After treated effluent is diverted to the irrigation system, the phosphorus treatment component is deactivated and drained. This makes it impossible for the plant operators to quickly revert back to a discharging system in an emergency without violating the city’s discharge permit. The design team was tasked with creating a storage buffer to accommodate a minimum of 24 hours of storage for treated effluent to give operators time to reactivate the phosphorus removal system and divert the effluent flow to discharge. In addition, the design team wanted to simplify operation and control by creating enough suction storage to buffer the inflow and provide a level-based pumping system with a narrow operating band to approximate a flow rate-paced system.

To accomplish this, Aqua’s engineers made use of two abandoned 150,000-gal clarifiers to provide suction storage and converted the unused 1-million-gal oxidation ditch to store emergency overflow. After coring inlet and outlet penetrations in the wall of each clarifier, a new diversion structure was completed to allow one clarifier to be taken out of service during operation. Stainless steel screens were installed on the pump intake lines to protect the pumps and system from any debris that accumulate in the uncovered tanks.
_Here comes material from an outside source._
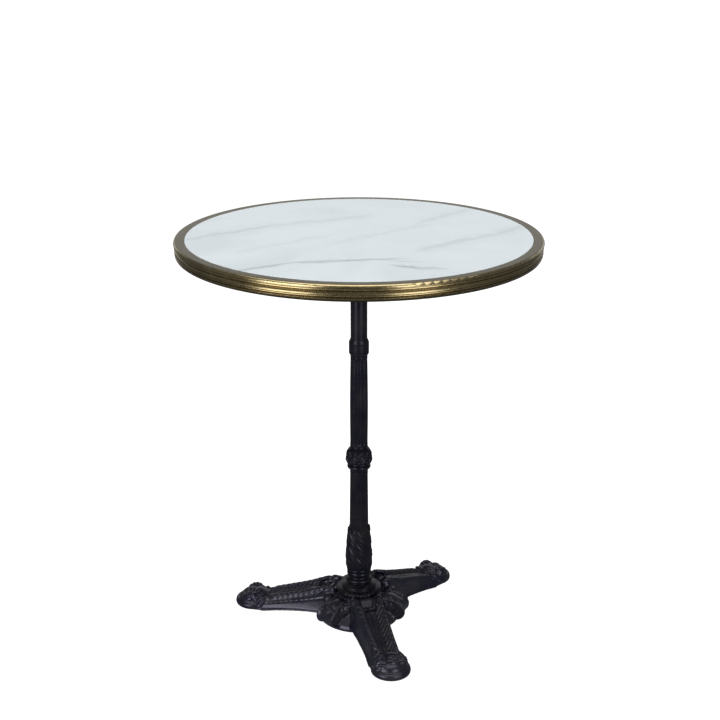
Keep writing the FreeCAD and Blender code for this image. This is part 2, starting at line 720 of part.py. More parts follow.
BOSS_WASHER_FOOT = "(Sizes.rod_boss_bottom - Sizes.washer_height)"
nodes = [
    build_base_casting(),
    build_washer("bottom_washer", BOSS_WASHER_FOOT),
    build_nut("bottom_nut", "(%s - Sizes.nut_height)" % BOSS_WASHER_FOOT),
    build_tie_rod(),
    build_column_foot(),
    build_column_lower(),
    build_column_knop(),
    build_column_upper(),
    build_column_collar(),
    build_neck_tube(),
    build_top_spider(),
    build_washer("top_washer", BOARD_FOOT),
    build_nut("top_nut", "(%s + Sizes.washer_height)" % BOARD_FOOT),
    build_spider_screws(),
    build_core_board(),
    build_marble_slab(),
    build_brass_rim(),
]
for leg_number in range(int(sheet.legs)):
    nodes.append(build_leveller_pad(leg_number))
    nodes.append(build_leveller_stud(leg_number))
doc.recompute()

for item in doc.Objects:
    if "Invalid" in item.State or "Error" in item.State:
        raise RuntimeError("%s: %s" % (item.Label, item.State))
for node in nodes:
    if node.Shape.isNull() or not node.Shape.isValid():
        raise RuntimeError("%s has no valid shape" % node.Label)
for node in nodes:
    node.Shape.exportStep("parts/%s.step" % node.Label)
    print("%-18s solids %d, %.0f cubic mm" % (node.Label, len(node.Shape.Solids), node.Shape.Volume))
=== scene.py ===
import bpy
import bmesh
import math
from mathutils import Matrix, Vector


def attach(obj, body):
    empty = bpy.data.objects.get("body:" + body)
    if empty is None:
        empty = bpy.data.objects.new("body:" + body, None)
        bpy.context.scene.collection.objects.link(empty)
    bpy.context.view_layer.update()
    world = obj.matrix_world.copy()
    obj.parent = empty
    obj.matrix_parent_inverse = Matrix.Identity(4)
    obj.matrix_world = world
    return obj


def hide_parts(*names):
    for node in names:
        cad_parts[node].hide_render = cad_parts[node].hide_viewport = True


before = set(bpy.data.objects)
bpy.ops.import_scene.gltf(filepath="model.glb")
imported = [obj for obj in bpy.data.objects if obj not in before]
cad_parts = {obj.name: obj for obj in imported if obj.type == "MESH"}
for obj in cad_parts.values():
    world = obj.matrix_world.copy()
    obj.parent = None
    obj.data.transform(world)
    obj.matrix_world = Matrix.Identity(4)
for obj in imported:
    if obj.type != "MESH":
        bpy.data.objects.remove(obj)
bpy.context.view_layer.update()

scene = bpy.context.scene
MM = 0.001

# ------------------------------------------------------------------ floor, lights and camera
# A pale studio floor, two tall soft lights in front, one from each side, a wide one overhead and
# a weak one behind in place of a white card. The camera stands at chest height, a little to the
# left of the front leg.

EYE = Vector((-0.5995, -2.1635, 1.2636))
EYE_TURN = -15.534
EYE_TILT = 18.81
LENS = 68.49
AIM_HEIGHT = 0.45

eye = bpy.data.cameras.new("eye")
eye.lens = LENS
eye.sensor_width = 36
eye_object = bpy.data.objects.new("eye", eye)
eye_object.location = EYE
eye_object.rotation_euler = (math.radians(90 - EYE_TILT), 0, math.radians(EYE_TURN))
scene.collection.objects.link(eye_object)
scene.camera = eye_object
scene.view_settings.view_transform = "Standard"


def softbox(name, azimuth, elevation, distance, width, height, power):
    """A soft area light that looks at the middle of the table. Its azimuth and elevation are in
    degrees, from the front leg's side; its distance and size are in metres and its power in watts."""
    lamp = bpy.data.lights.new(name, "AREA")
    lamp.shape = "RECTANGLE"
    lamp.size, lamp.size_y = width, height
    lamp.energy = power
    side, rise = math.radians(azimuth), math.radians(elevation)
    way = Vector((math.sin(side) * math.cos(rise), -math.cos(side) * math.cos(rise), math.sin(rise)))
    holder = bpy.data.objects.new(name, lamp)
    holder.location = Vector((0, 0, AIM_HEIGHT)) + way * distance
    holder.rotation_mode = "QUATERNION"
    holder.rotation_quaternion = way.to_track_quat("Z", "Y")
    holder.visible_camera = False
    scene.collection.objects.link(holder)


softbox("left_softbox", -57, 9, 2.1, 1.1, 1.6, 22)
softbox("right_softbox", 17, 9, 2.1, 0.9, 1.6, 15)
softbox("top_softbox", 0, 88, 2.4, 2.6, 2.6, 52)
softbox("back_card", 165, 14, 3.2, 5.0, 1.6, 15)

room = bpy.data.worlds.new("room")
room.use_nodes = True
room.node_tree.nodes["Background"].inputs["Color"].default_value = (0.9, 0.95, 1.0, 1)
room.node_tree.nodes["Background"].inputs["Strength"].default_value = 0.12
scene.world = room


class Value:
    """A shader socket on which ordinary arithmetic builds Math nodes."""

    def __init__(self, finish, socket):
        self.finish, self.socket = finish, socket

    def sum(self, operation, other):
        return self.finish.node("ShaderNodeMath", {"operation": operation}, {0: self, 1: other})

    def __add__(self, other):
        return self.sum("ADD", other)

    def __sub__(self, other):
        return self.sum("SUBTRACT", other)

    def __mul__(self, other):
        return self.sum("MULTIPLY", other)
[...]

In the event of an abnormal flow or pressure condition, an alarm is triggered and effluent is automatically diverted to the oxidation ditch through a motorized/slave valve assembly. This gives the operators time to assess the nature of the alarm and determine the proper course of action. Emergency overflow then is gradually returned to the front of the treatment process. 

The pumping station is equipped with three close-coupled vertical turbine pumps capable of conveying a total of 2,100 gal per minute (3 mgd) to the irrigation reservoir. Each pump is controlled with an Allen Bradley variable-frequency drive controller. This allows the pumping rate to approximate the effluent rate discharging from the treatment plant, which reduces system pressure fluctuations and stop/start events that would occur in a constant-speed pumping configuration with limited suction storage. 

Because the pumping station is located at the lowest point in the irrigation distribution system, Aqua’s engineers were faced with the problem of providing sufficient pumping capacity without creating excessive system pressures. In order to achieve a maximum pressure of 155 psi at the pumping station, which results in a pressure of 125 psi at the lowest service lateral, Counterpoint Construction laid about 1/2 mile of 10- and 14-in. pipe in order to keep pressures below the design threshold at the maximum pumping rate.

Conservation Accomplished

The city’s piped irrigation system is supplied by a canal conveying water from mountain streams. Normal irrigation water consumption during July and August is approximately 7 mgd. Reuse water provides only about 10% of the total during this peak demand period. In its first year of operation, however, more than 154 million gal of treated effluent were delivered to the city’s lawns and gardens. This represents 18% of the total demand over the irrigation season. It is estimated that the project will conserve approximately 75 acre-ft of groundwater that would have been diverted to supplement surface water resources in a typical irrigation year. 

With the city’s growing need for water, effluent reuse makes sense, especially after considering chemical and related cost savings and the conservation of drinking-water-quality groundwater.